Frequently asked questions
- Do I need MQTT to use ESPHome with Home Assistant?
- No. ESPHome's native API is the recommended transport and requires no broker. MQTT is still supported if you need cross-platform compatibility or want to publish to other systems alongside Home Assistant.
- Can I use ESPHome without Home Assistant at all?
- Yes. You can expose sensors via MQTT to any broker, use the HTTP REST API, or trigger automations entirely on-device with ESPHome's built-in lambda and automation engine. Home Assistant is optional.
- What happens if the OTA update crashes the device?
- ESP32 and ESP8266 both support a two-partition OTA scheme. If the newly flashed firmware does not call app_update_mark_valid (which ESPHome's boot sequence does automatically on successful Wi-Fi connection), the bootloader rolls back to the last known-good image on the next reboot.

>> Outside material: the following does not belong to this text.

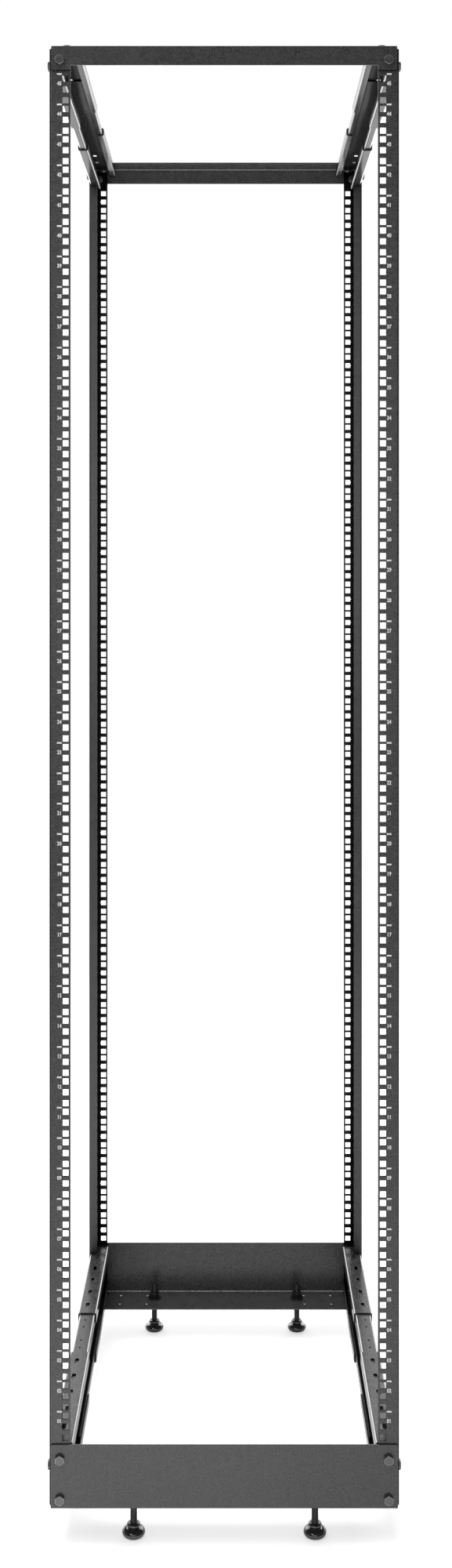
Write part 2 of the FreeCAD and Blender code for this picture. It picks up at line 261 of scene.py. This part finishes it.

- How do I update the Wi-Fi password after a device is deployed with no serial access?
- If the device cannot join the network with the old credentials it falls back to the captive portal AP (if you included captive_portal: in the YAML). Connect to that AP, enter the new credentials, and the device reboots onto your main network. You can then push a new OTA build with the updated secrets.
- Is the secrets.yaml format shared with Home Assistant's own secrets.yaml?
- The format is identical, but ESPHome reads its own secrets.yaml from the project directory, not from the Home Assistant config directory. They are separate files, though you can symlink them or use a shared path if you manage everything from one directory.